_What is being asked_
Copy each line of the entries that contains the word "Blender".

_Supplied entries_

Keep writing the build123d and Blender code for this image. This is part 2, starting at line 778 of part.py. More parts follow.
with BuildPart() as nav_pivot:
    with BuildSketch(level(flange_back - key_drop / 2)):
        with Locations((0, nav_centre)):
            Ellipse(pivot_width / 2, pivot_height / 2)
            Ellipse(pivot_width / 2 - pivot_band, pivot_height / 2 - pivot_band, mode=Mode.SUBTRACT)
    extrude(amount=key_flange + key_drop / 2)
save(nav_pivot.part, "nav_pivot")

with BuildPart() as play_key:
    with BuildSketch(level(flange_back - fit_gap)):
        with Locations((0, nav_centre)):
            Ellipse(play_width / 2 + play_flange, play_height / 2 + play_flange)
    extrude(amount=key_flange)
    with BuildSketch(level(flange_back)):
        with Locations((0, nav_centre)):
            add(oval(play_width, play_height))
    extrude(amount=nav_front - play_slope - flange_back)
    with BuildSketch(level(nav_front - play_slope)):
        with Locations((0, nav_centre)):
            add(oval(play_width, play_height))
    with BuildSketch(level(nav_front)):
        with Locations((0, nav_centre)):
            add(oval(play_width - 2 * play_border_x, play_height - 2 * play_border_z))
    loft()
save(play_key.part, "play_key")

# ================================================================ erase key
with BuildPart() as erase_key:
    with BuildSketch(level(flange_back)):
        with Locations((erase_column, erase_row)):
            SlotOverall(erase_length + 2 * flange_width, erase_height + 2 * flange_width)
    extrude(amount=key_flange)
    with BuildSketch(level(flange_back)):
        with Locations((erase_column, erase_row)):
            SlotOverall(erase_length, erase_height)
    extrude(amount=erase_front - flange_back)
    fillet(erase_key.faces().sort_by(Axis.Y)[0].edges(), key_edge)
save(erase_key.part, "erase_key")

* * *

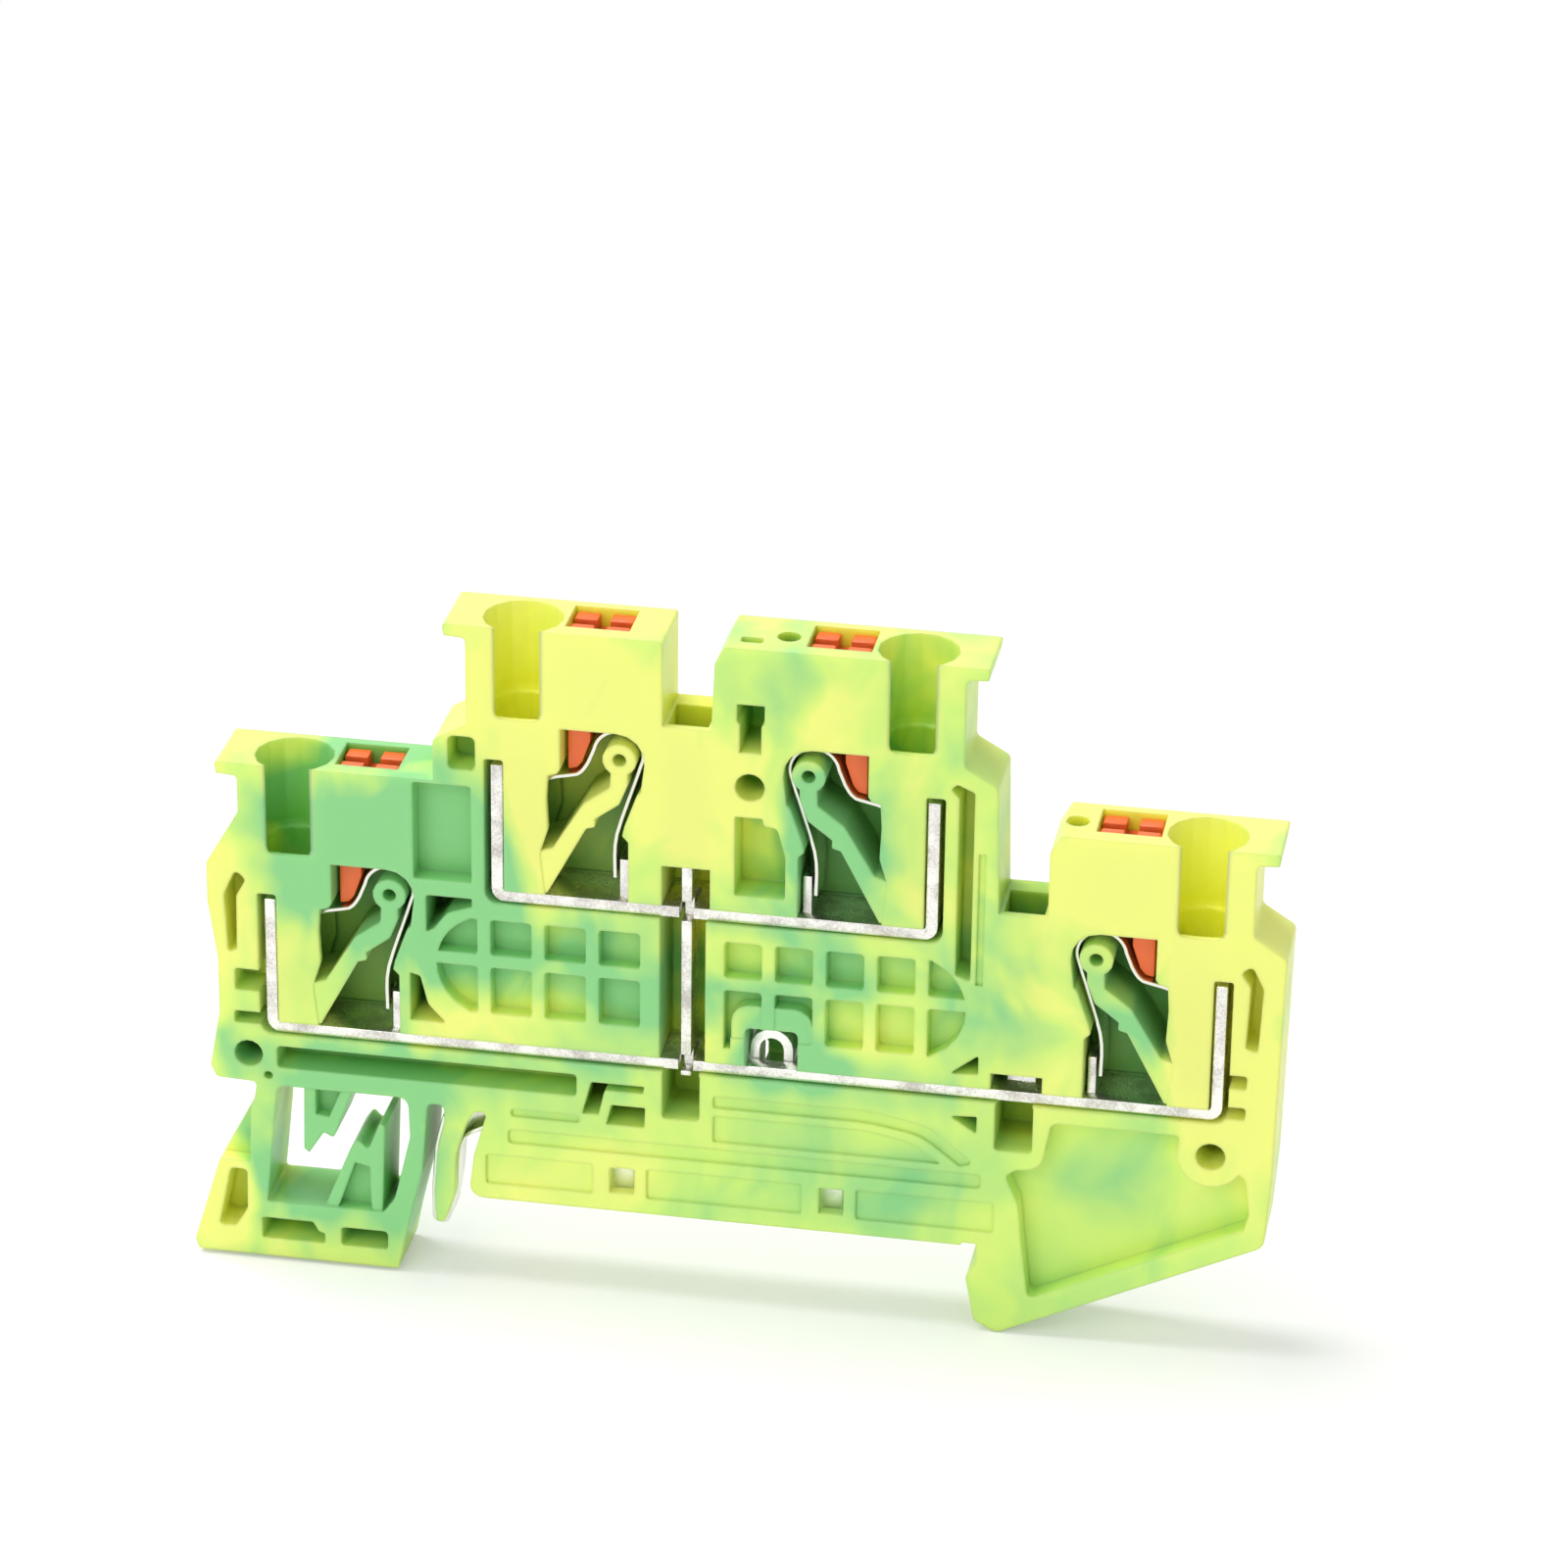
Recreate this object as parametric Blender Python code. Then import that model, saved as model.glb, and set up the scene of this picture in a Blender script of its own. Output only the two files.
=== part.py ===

_Answer to the exercise_
Keep writing the build123d and Blender code for this image. This is part 2, starting at line 778 of part.py. More parts follow.
Recreate this object as parametric Blender Python code. Then import that model, saved as model.glb, and set up the scene of this picture in a Blender script of its own. Output only the two files.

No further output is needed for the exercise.